Considering that the acoustic pressure distribution in far-field of the used PMUT presents an exponential dependence with the distance (2.66/z Pa_pp) [18], being z the axial distance, the rms voltage at the output of Hydrophone’s preamplifier (V_a,rms) is given by:

$${\mathrm{V}}_{\mathrm{a},\mathrm{rms}}(\mathrm{z}) = \mathrm{M}\cdot \frac{2.66}{\mathrm{z}}\cdot \frac{1}{2\sqrt{2}}$$

(6)

where M is the reception sensitivity at the output of hydrophone’s preamplifier (11.22 μV/Pa) [21]. In our case, the measured amplitudes are inside a range from 4.2 (corresponding to the reference point located at 2.5 mm) to 3 mV_rms (3.5 mm). Combining Equations (5) and (6), the standard deviation of the distance has a linear dependency with the distance, given by:

$${\mathsf{\sigma }}_{\mathrm{d}}(\mathrm{z}) = \frac{\mathrm{c}{\mathsf{\sigma }}_{\mathrm{n}}}{10.53\cdot {10}^{-6}\cdot 2\pi {\mathrm{f}}_1}\cdot \mathrm{z}$$

(7)

Considering the chosen frequencies, Equation (7) can only be used from the minimal measurable distance (750 μm) to the maximum range (c/Δf₁ = 9.8 mm). Figure 8 shows the measured standard deviation for each distance point, and the theoretical standard deviation obtained from Equation (7), considering that the output-referred noise of the preamplifier (AH-2010 from Onda) is 160 μVrms in its 3-dB bandwidth (from 50 kHz to 25 MHz) [21].
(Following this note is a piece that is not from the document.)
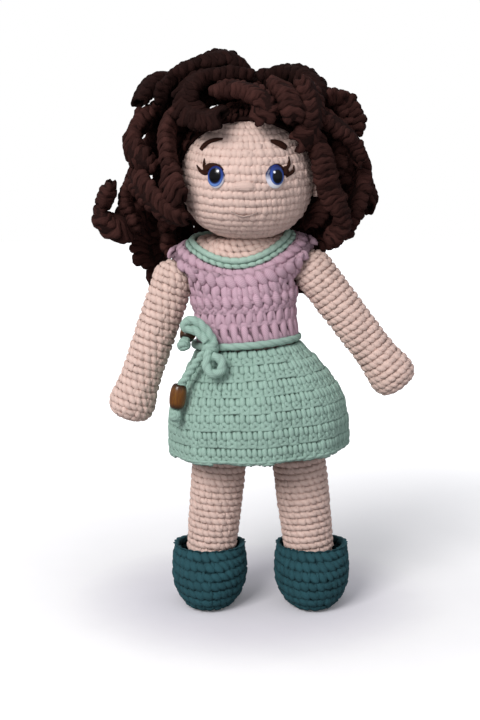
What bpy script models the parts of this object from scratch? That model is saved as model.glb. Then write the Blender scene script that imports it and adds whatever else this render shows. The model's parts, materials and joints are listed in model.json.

Considering that a small number of measurements were performed (5 measurements), calculation of the confidence interval was done assuming that our measurements have a Student’s t distribution. Taking into account the maximum value of the standard deviation (see Figure 8), the 70% confidence limit is ~1.95 μm.
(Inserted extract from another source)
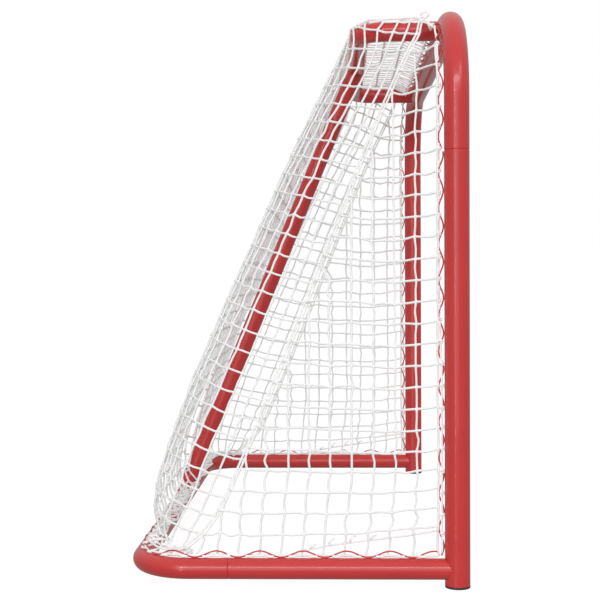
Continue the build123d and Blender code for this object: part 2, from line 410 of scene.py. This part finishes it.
def side_x(y, z):
    """Half width of the side of the net, between its front edge and the rear corner."""
    x, corner_y = corner(FOOT_SIDE, HEAD_SIDE, z)
    share = np.clip((y - FRONT_Y) / (corner_y - FRONT_Y), 0, 1)
    edge = max(front_x(min(z, CROSSBAR_Z)), x)
    return edge + (x - edge) * share


def half_section(z):
    """Left half of the main panel at height z, from the seam round the corner to the middle."""
    y = seam_y(z)
    side = corner(FOOT_SIDE, HEAD_SIDE, z)
    rear = corner(FOOT_REAR, HEAD_REAR, z)
    return np.array([(-side_x(y, z), y, z), (-side[0], side[1], z), (-rear[0], rear[1], z), (0, rear[1], z)])


# ---- main panel ----
# Columns run from the crossbar over the top and down the back; rows cross them.
HALF_COLUMNS = 18
COLUMNS = 2 * HALF_COLUMNS + 1
TOP_ROWS = 4
SLOPE_ROWS = 27
BUNCH_ROWS = 4
ROW_SLACK, COLUMN_SLACK = 0.0025, 0.0005

# Rows on the back drop by SIDE_TILT of the way forward along the sides, but not below LOWEST_Z.
# FIRST_Z is the height of the row at the crossbar, and LAST_Z that of the last row on the back.
SIDE_TILT = 0.34
LOWEST_Z = LACE_Z + 0.004
FIRST_Z = CROSSBAR_Z + 0.004
LAST_Z = NET_FOOT + 0.012

# Cords that come up the sides cross the side bar and lie folded in beside it.
FOLD_REACH = 0.012
FOLD_START = 0.01
FOLD_OUT = 0.3 * TUBE_R
TOP_FOLD = 0.022
FOLD_SPREAD = (0.1, 1)
ROW_ON_BAR = 0.3 * CELL
SHOULDER_LEAN = 0.012
SHOULDER_GAP = 0.001

# The gathered rows at the foot: how far in, up and along the base each fold lies, with the
# random spread of each. The gather flattens over the share BUNCH_FADE of its length at each end.
BUNCH_STEP = 0.01
BUNCH_OUT, BUNCH_IN = 0.014, 0.034
IN_SPREAD = (0.7, 1.2)
BUNCH_Z, BUNCH_RISE = 0.002, 0.006
RISE_SPREAD = (0.6, 1.3)
BUNCH_DRIFT = 0.010
BUNCH_FADE = 0.125


def slope_point(column, z):
    """Where a column of the main panel meets the row that crosses the back at height z.
    At the sides the row drops towards the seam, square to the leaning columns."""
    share = min(column, COLUMNS - 1 - column) / HALF_COLUMNS
    rear_y = corner(FOOT_REAR, HEAD_REAR, z)[1]
    point = point_at(half_section(z), share)
    for _ in range(3):
        lowered = max(z - SIDE_TILT * (rear_y - point[1]), LOWEST_Z)
        point = point_at(half_section(lowered), share)
    if column > HALF_COLUMNS:
        point[0] = -point[0]
    return point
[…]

Table 1. Performance comparison of ultrasound measurement distance.

	[13] (2012)	[1] (2015)	[11] (2021)	[4] (2015)	[5] (2019)	This Work
Method	TFCW	Pulse-echo	Chirp modulation	Cross-correlation/PSM	Cross-correlation	MFPW
Transducer	N/A	AlN PMUT	PZT	Commercial (Vico WK-21B)	Commercial (Goworld 1P28)	AlScN PMUT
Propagation medium	Air	Air	Air	Liquid (distilled water)	Liquid (water)	Liquid (FC-70)
Frequency (kHz)	40/40.82	220	94–107	1000	1000	2392.6/2327/2119.5
SNR (dB)	N/A	33 2 at 500 mm	25.26 3 at 550 mm	N/A	N/A	25.5 at 3.5 mm
Standard deviation (μm)	155.7 1 at 200 mm	N/A	N/A	40 at 200 mm	N/A	1.95 5 at 3.5 mm
Range error (μm)	±136 at 200 mm	410rms at 500 mm	18,700 4 at 550 mm	N/A	±202 at 25 mm	±6.2 at 3.5 mm

¹ Corresponds to the greater value of all reported. ² Extracted from a SNR versus range graph. ³ Computed using the received power characterization in air of their transducer (−60 dBm) and the input-referred noise of the amplifier (12.2 μVrms). ⁴ Corresponds to the standard deviation of the absolute error. ⁵ Represents the 70% confidence limit considering that the measurements have a Student’s t distribution.
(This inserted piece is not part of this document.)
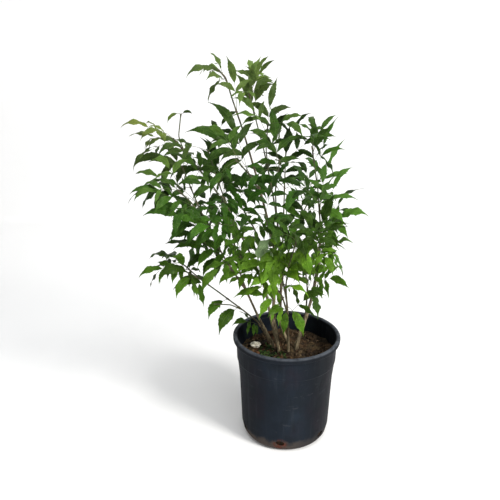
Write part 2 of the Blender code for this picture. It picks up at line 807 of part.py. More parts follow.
def leaf_to_tip(foot, tip, droop, roll, most_pairs):
    """A leaf from a foot, turned and sized until its last leaflet ends at a tip, if it can."""
    chord = tip - foot
    size = ARC_OVER_CHORD * chord.length / (LEAF_STALK + TERMINAL_LEAFLET)
    pairs = min(most_pairs, pairs_for(size))
    way = chord.normalized()
    droop *= 1.0 - UPRIGHT_STIFFNESS * max(0.0, way.z)
    direction = (way + Vector((0.0, 0.0, 0.8 * droop))).normalized()
    for _ in range(TIP_ROUNDS):
        leaf = Leaf(foot, direction, size, droop, roll, pairs)
        reached = leaf.tip() - foot
        if (reached - chord).length < TIP_MISS:
            return leaf
        direction = reached.rotation_difference(chord) @ direction
        size *= chord.length / reached.length
    return None


def feet_for(tip, shoots):
    """Places on the shoots from which a leaf could reach the tip, the best first."""
    found = []
    for points, _, _ in shoots:
        for a, b in zip(points[1:], points[2:]):
            for k in range(FEET_A_STEP):
                foot = a.lerp(b, k / FEET_A_STEP)
                chord = tip - foot
                size = ARC_OVER_CHORD * chord.length / (LEAF_STALK + TERMINAL_LEAFLET)
                if SMALLEST_LEAF <= size <= LARGEST_LEAF and foot.z > POT_HEIGHT:
                    backward = max(0.0, -0.1 - chord.normalized().dot((b - a).normalized()))
                    found.append((abs(size - BEST_LEAF) + backward, tuple(foot)))
    return [Vector(foot) for _, foot in sorted(found)]


def grow_edge_leaves(bush, rng, shoots, tips):
    """The leaves whose tips make the crown's edge."""
    leaves = []
    for wanted in tips:
        tip = seen_at(*wanted)
        feet = feet_for(tip, shoots)
        for attempt in range(EDGE_TRIES if feet else 0):
            loose = EDGE_LOOSENING * attempt
            shifted = tip + Vector([rng.uniform(-loose, loose) for _ in range(3)])
            foot = feet[min(len(feet) - 1, rng.randrange(1 + attempt))]
            droop = math.radians(rng.uniform(*EDGE_DROOP))
            most_pairs = 2 if attempt < EDGE_TRIES // 2 else 1
            leaf = leaf_to_tip(foot, shifted, droop, rng.uniform(-EDGE_ROLL, EDGE_ROLL), most_pairs)
            if leaf and in_crown(leaf.leaflets[:-1]) and bush.takes(leaf):
                leaves.append(leaf)
                break
    return leaves


def grow_leaf(bush, rng, base, way, axis_way, age, lean):
    """The first pose near the wanted one in which the leaf clears all that has grown."""
    for attempt in range(LEAF_TRIES):
        loose = math.radians(LOOSENESS[0] + LOOSENESS[1] * attempt)
        turn = rng.uniform(-loose, loose)
        open_angle = math.radians(OPENING[0] + OPENING[1] * age) + 0.5 * rng.uniform(-loose, loose)
        droop = math.radians(DROOPING[0] + DROOPING[1] * age) * rng.uniform(0.7, 1.3)
        size = (SIZING[0] + SIZING[1] * age) * rng.uniform(0.88, 1.08) * SHRINKING**attempt
        side = way * math.cos(turn) + axis_way.cross(way) * math.sin(turn)
        direction = axis_way * math.cos(open_angle) + side * math.sin(open_angle)
        direction = (direction + lean).normalized()
        leaf = Leaf(base, direction, size, droop, rng.uniform(-LEAF_ROLL, LEAF_ROLL), pairs_for(size))
        if in_crown(leaf.leaflets) and bush.takes(leaf):
            return leaf
    return None


def grow_leaves(bush, rng, points, pairs):
    """Opposite leaf pairs down a shoot from its tip, each a quarter turn from the last."""
    leaves = []
    quarter = rng.uniform(0.0, math.pi)
    back = list(reversed(points))
    lengths = [0.0]
    for a, b in zip(back, back[1:]):
        lengths.append(lengths[-1] + (a - b).length)
    for k in range(pairs):
        age = min(1.0, (k + 0.4) / OLD_AFTER)
        down = 0.004 + PAIR_SPACING * k * (1.0 + 0.08 * k)
        i = max(j for j in range(len(back) - 1) if lengths[j] <= down)
        t = min(1.0, (down - lengths[i]) / (lengths[i + 1] - lengths[i]))
        base = back[i].lerp(back[i + 1], t)
        axis_way = (back[i] - back[i + 1]).normalized()
        level = axis_way.cross(Vector((0.0, 0.0, 1.0)))
        level = level.normalized() if level.length > 1e-4 else Vector((1.0, 0.0, 0.0))
        other = axis_way.cross(level)
        angle = quarter + k * math.pi / 2
        way = level * math.cos(angle) + other * math.sin(angle)
        lean = Vector((base.x - LEAN_FROM[0], base.y - LEAN_FROM[1], LEAN_UP)) * LEAN_SHARE
        for side in (1.0, -1.0):
            foot = base + axis_way * FOOT_STAGGER * side
            leaf = grow_leaf(bush, rng, foot, way * side, axis_way, age, lean)
            if leaf:
                leaves.append(leaf)
    return leaves


def triangle_mesh(name, points, faces):
    mesh = bpy.data.meshes.new(name)
    mesh.from_pydata(points, [], faces)
    work = bmesh.new()
    work.from_mesh(mesh)
    bmesh.ops.recalc_face_normals(work, faces=work.faces)
    work.to_mesh(mesh)
    work.free()
    return mesh


def fuse(name, pieces, parts):
    """Joins overlapping pieces in one solid, by one union on their collection."""
    joined = bpy.data.collections.new(name + "_pieces")
    bpy.context.scene.collection.children.link(joined)
    trunk, rest = pieces[0], pieces[1:]
    for piece in rest:
        for owner in piece.users_collection:
            owner.objects.unlink(piece)
        joined.objects.link(piece)
    union = trunk.modifiers.new("join", "BOOLEAN")
    union.operation = "UNION"
    union.operand_type = "COLLECTION"
    union.collection = joined
    union.solver = "MANIFOLD"
    made = new_object(name, evaluated_mesh(trunk), parts)
    for piece in pieces:
        bpy.data.objects.remove(piece)
    bpy.data.collections.remove(joined)
    return made


def grow_crown(bush, shoots):
    """Each stem's leaves: first those at the crown's edge, then, on every stem, those inside it."""
    chances = {name: random.Random(stem["seed"]) for name, stem in STEMS.items()}
    leaves = {}
    for name, stem in STEMS.items():
        leaves[name] = grow_edge_leaves(bush, chances[name], shoots[name], stem["edge"])
    for name in STEMS:
        for points, _, pairs in shoots[name]:
            leaves[name] += grow_leaves(bush, chances[name], points, pairs)
    return leaves


def build_stems(parts, around):
    bush = Bush()
    for obj in around:
        bush.add_object(obj)
    shoots = {name: shoots_of(stem) for name, stem in STEMS.items()}
    tubes = {}
    for name in STEMS:
        tubes[name] = []
        for number, (points, radii, _) in enumerate(shoots[name]):
            piece = tube(f"{name}_shoot_{number}", points, radii, 1 if number == 0 else 0, parts)
            tubes[name].append(piece)
            bush.add_object(piece)
    leaves = grow_crown(bush, shoots)
    for name in STEMS:
        blades = []
        for number, leaf in enumerate(leaves[name]):
            mesh = triangle_mesh(f"{name}_leaf_{number}", *leaf.shape())
            blades.append(new_object(mesh.name, mesh, parts))
        node = fuse("leafy_stem_" + name, [*tubes[name], *blades], parts)
        shade(node, "leaf")


def main():
    clear_scene()
    parts = new_collection("potted_yellow_bells")
    cutters = new_collection("cutters")
    cutters.hide_render = True
    pot = build_pot(parts, cutters)
    soil = build_soil(parts, cutters)
    stone = build_stone(parts, soil)
    build_stems(parts, [pot, soil, stone])


main()
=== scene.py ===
"""Potted yellow bells: the looks of the pot, soil, stems and leaves, and the studio round them."""

import json
import math
import random

import bmesh
import bpy
from mathutils import Matrix, Vector, noise
from mathutils.bvhtree import BVHTree

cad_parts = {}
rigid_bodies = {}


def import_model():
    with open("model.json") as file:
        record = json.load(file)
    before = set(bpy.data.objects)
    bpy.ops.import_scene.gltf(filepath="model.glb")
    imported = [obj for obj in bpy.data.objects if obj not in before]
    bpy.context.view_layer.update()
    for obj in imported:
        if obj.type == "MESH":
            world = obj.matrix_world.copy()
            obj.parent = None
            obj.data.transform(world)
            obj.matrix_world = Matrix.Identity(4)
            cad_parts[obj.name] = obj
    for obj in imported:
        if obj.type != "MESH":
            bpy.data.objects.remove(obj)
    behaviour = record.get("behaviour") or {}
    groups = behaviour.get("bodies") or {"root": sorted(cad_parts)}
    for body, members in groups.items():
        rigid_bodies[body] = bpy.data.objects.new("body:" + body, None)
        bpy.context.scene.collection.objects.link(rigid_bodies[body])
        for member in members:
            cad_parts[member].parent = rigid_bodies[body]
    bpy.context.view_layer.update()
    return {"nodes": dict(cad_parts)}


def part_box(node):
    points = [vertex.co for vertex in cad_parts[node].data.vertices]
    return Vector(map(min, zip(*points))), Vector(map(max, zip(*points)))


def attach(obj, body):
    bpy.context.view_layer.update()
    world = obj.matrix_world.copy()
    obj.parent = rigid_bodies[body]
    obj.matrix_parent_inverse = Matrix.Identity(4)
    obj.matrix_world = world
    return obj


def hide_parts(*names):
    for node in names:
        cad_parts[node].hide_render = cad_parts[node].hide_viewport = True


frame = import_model()


# Pot
# A moulded nursery pot of dark blue-grey polypropylene, with a rolled lip, a step under the rim band and
# six drain holes through the foot of its side. It is turned from one profile. Dust clings to the foot,
# handling has scuffed the side, and rusty water has marked the hole in front.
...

compares the proposed MFPW algorithm with other reported methods implemented to measure distances using ultrasound. In order to compare the performance of the different methods, it is necessary to take into account the two main parameters that influence the accuracy: the central frequency and the SNR (Equation (5)) although the measurement distances can be completely different. Considering the final accuracy, our MFPW approach gives a range error of ±6.2 μm which is the smallest one reported. If we compare it with other MHz systems operated also in a liquid environment [4,5], the proposed method is more accurate at the expense of a reduced measurement range. Consequently, the proposed MFPW provides an attractive alternative in liquid environment at high frequencies for target micro-positioning with fine steps.

4. Conclusions

This work presents a new strategy applied to an ultrasound system that allows the measurements of relative distances with high accuracy, using a PMUT with a modified multi-frequency phase shift with three transmission frequencies. The new approach, MFPW, improves the linear dependence between phase angles and target’s range avoiding the multipath reflections. It improves the accuracy in relation to the traditional MFCW algorithm, decreasing considerably the error around integer multiples of the wavelength. The experimental verification was made using an 80 µm AlScN squared PMUT in liquid environment (FC-70), achieving a measured range error of ±6.2 μm in 3.5 mm, offering better performance than the described algorithm by Equation (2), under the same conditions. Integration of the presented AlScN PMUT over CMOS circuitry would derive SNR levels comparable with those reported here. Considering this, a very compact and low power ultrasound distance measurement system based on a single PMUT using the MFPW strategy will achieve very high accuracy for short distances in liquid environments.